As of March 31, 2026, we had cash on hand of approximately $0.6 million and restricted cash of approximately $0.01 million, total current assets of approximately $23.0 million and current liabilities of approximately $3.0 million. We presently finance our operations primarily through cash flows from revenue, existing cash resources, capital contributions or financial support from our chief executive officer, Mr. Hong Zhida, and, if necessary, potential future financing activities, including equity financing, debt financing, private placements or other financing arrangements. There can be no assurance that additional financing will be available to us on commercially acceptable terms, or at all.

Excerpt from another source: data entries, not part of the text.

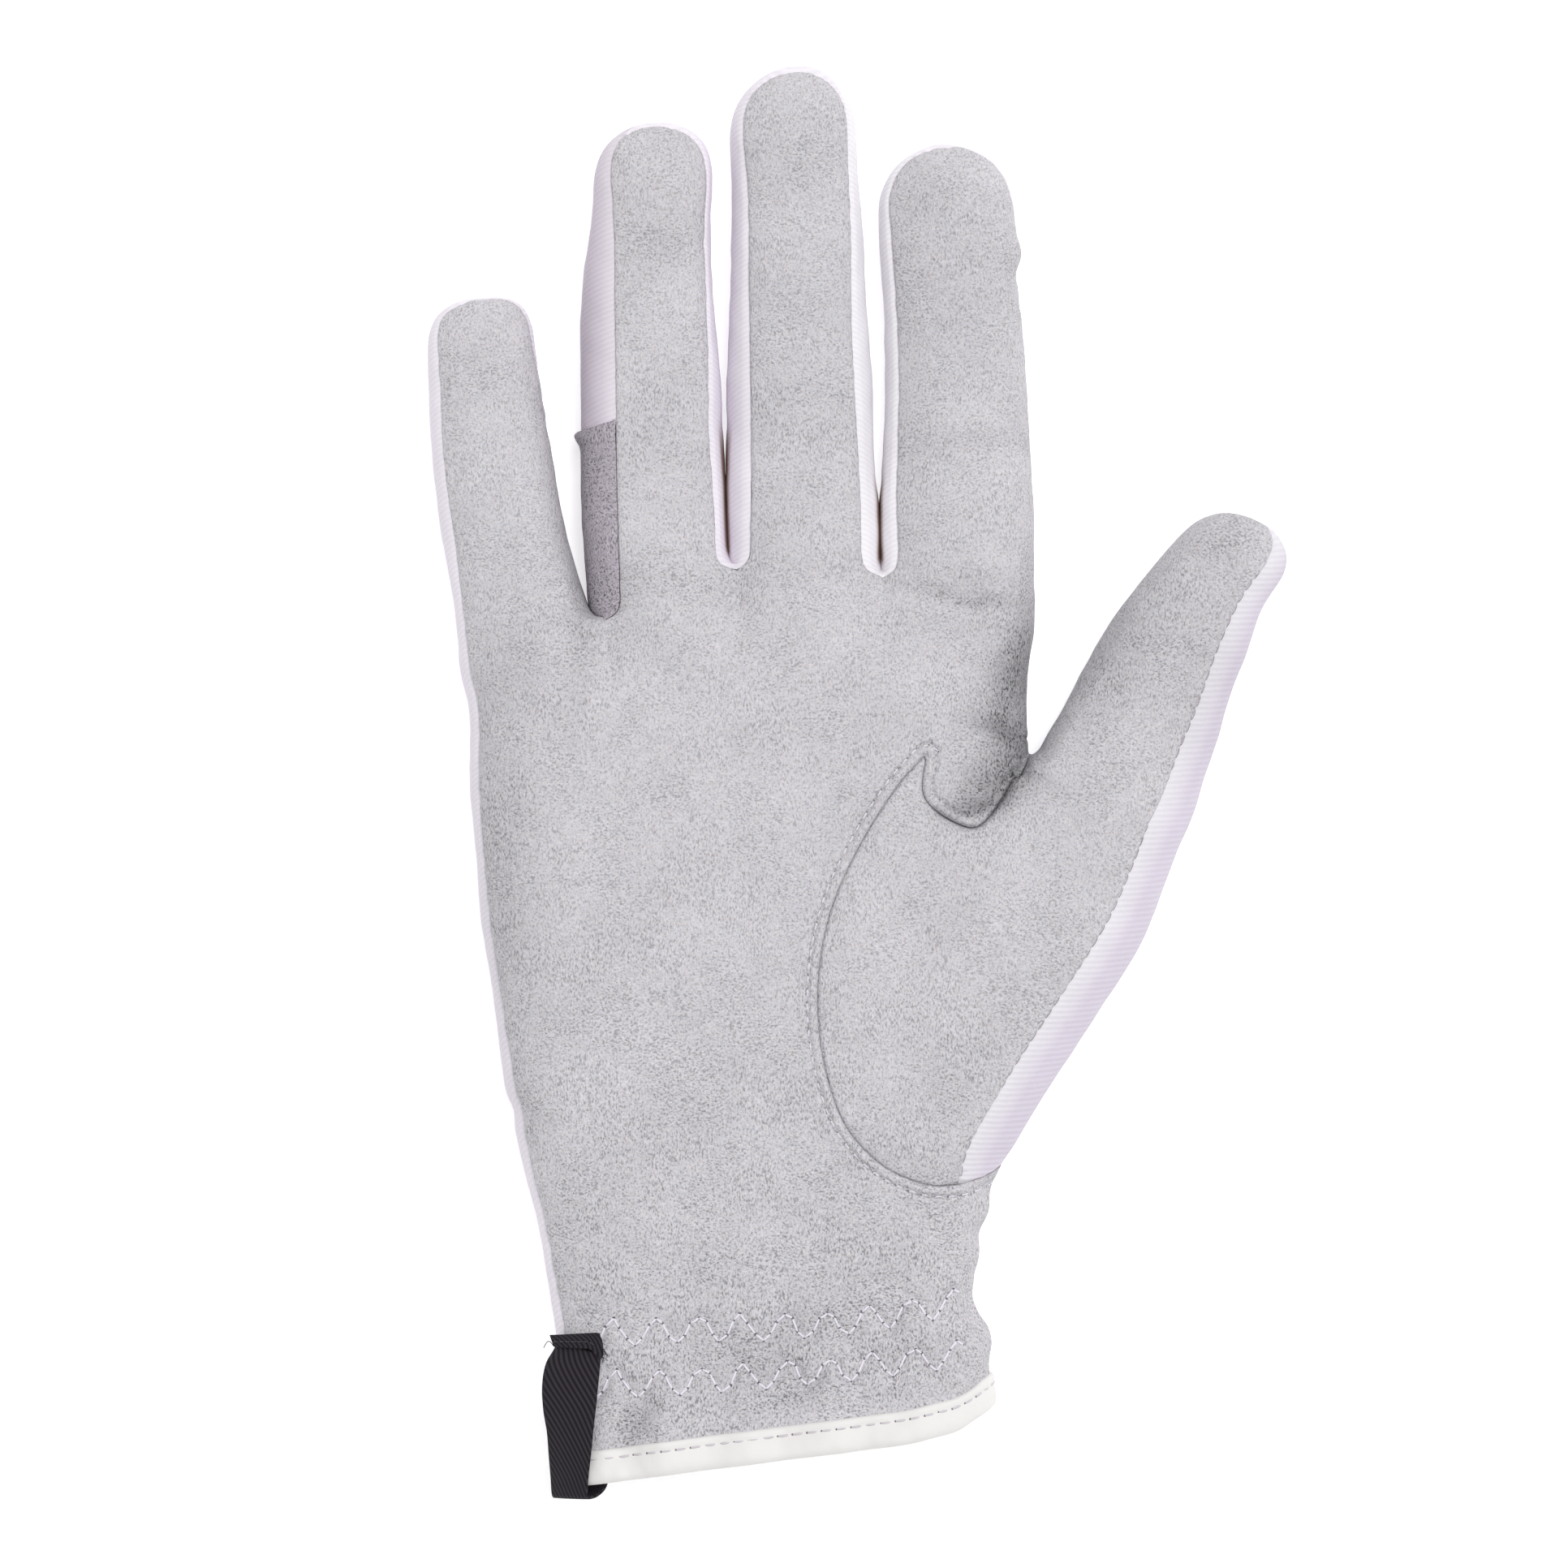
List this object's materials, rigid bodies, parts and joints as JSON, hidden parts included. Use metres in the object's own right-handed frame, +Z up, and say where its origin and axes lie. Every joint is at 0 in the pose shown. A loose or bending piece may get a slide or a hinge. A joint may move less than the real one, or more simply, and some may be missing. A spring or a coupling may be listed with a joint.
{
  "type": "riding glove",
  "caption": "Right-hand riding glove in grey suede with white twill sides and back, sewn-in thumb, gathered wrist, bound hem and a bare black side label.",
  "frame": {"origin": "On the table plane under the middle of the glove's outline, where it lies on its back", "axes": "+X to the thumb side, +Y along the fingers to their tips, +Z up out of the palm side"},
  "size_m": [0.1418, 0.2356, 0.023],
  "materials": {
    "grey_suede": "napped suede",
    "patch_suede": "napped suede",
    "white_twill": "fine twill weave",
    "white_binding": "smooth elastic tape",
    "black_ribbon": "woven ribbon"
  },
  "bodies": {
    "root": {"palm_panel": "grey_suede", "thumb_panel": "grey_suede", "thumb_back": "white_twill", "back_panel": "white_twill", "fourchette_little_ring": "white_twill", "finger_patch": "patch_suede", "fourchette_ring_middle": "white_twill", "fourchette_middle_index": "white_twill", "cuff_binding": "white_binding", "side_label": "black_ribbon"}
  },
  "joints": []
}
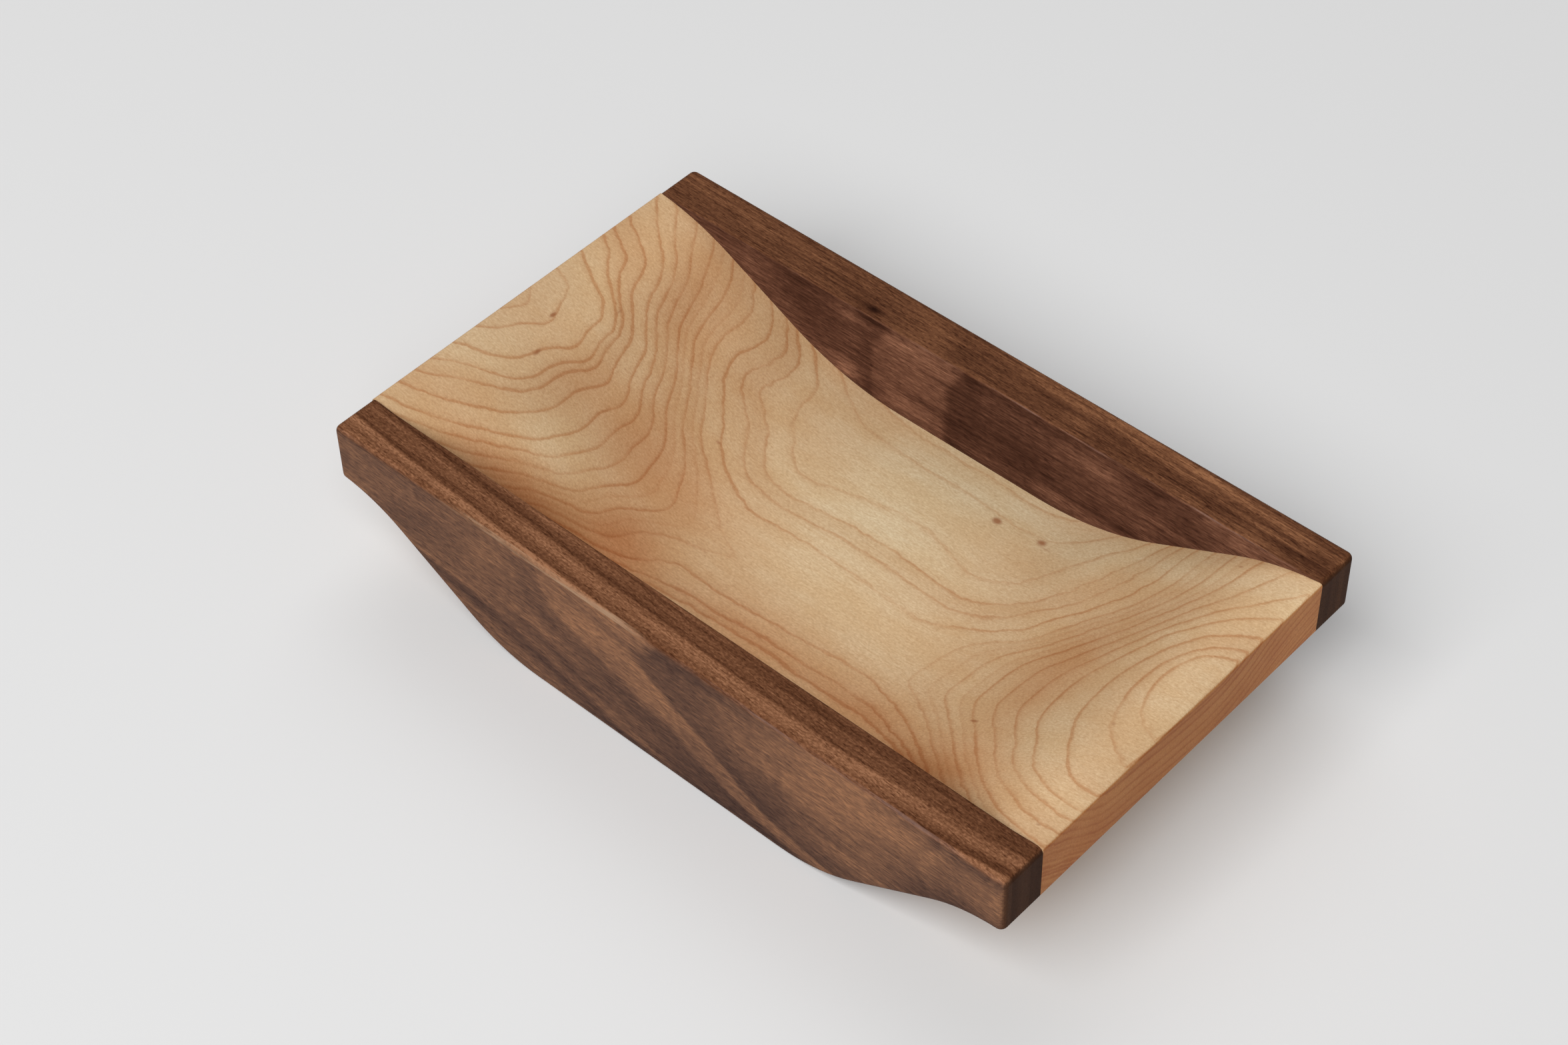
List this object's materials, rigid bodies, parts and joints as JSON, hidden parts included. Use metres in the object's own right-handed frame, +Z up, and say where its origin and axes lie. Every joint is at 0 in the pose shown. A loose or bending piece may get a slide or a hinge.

Foreign Currency Translation Risk

Our operations are located in mainland China, which may give rise to significant foreign currency risks from fluctuations and the degree of volatility in foreign exchange rates between the U.S. dollar and the Chinese Renminbi ("RMB"). All of our sales are in RMB. In last year, RMB depreciated against the U.S. dollar. As of March 31, 2026, the market foreign exchange rate had increased to RMB6.91 to one U.S. dollar. Our financial statements are translated into U.S. dollars using the closing rate method. The balance sheet items are translated into U.S. dollars using the exchange rates at the respective balance sheet dates. The capital and various reserves are translated at historical exchange rates prevailing at the time of the transactions while income and expenses items are translated at the average exchange rate for the period. All translation adjustments are included in accumulated other comprehensive income in the statement of equity. The foreign currency translation gain (loss) for the years ended March 31, 2026 and 2025 was $(171,577) and $48,134, respectively.

Off-Balance Sheet Arrangements

We have no off-balance sheet arrangements (as that term is defined in Item 303(a)(4)(ii) of Regulation S-K) as of March 31, 2026 that have or are reasonably likely to have a current or future effect on our financial condition, changes in financial condition, revenues or expenses, results of operations, liquidity, capital expenditures or capital resources.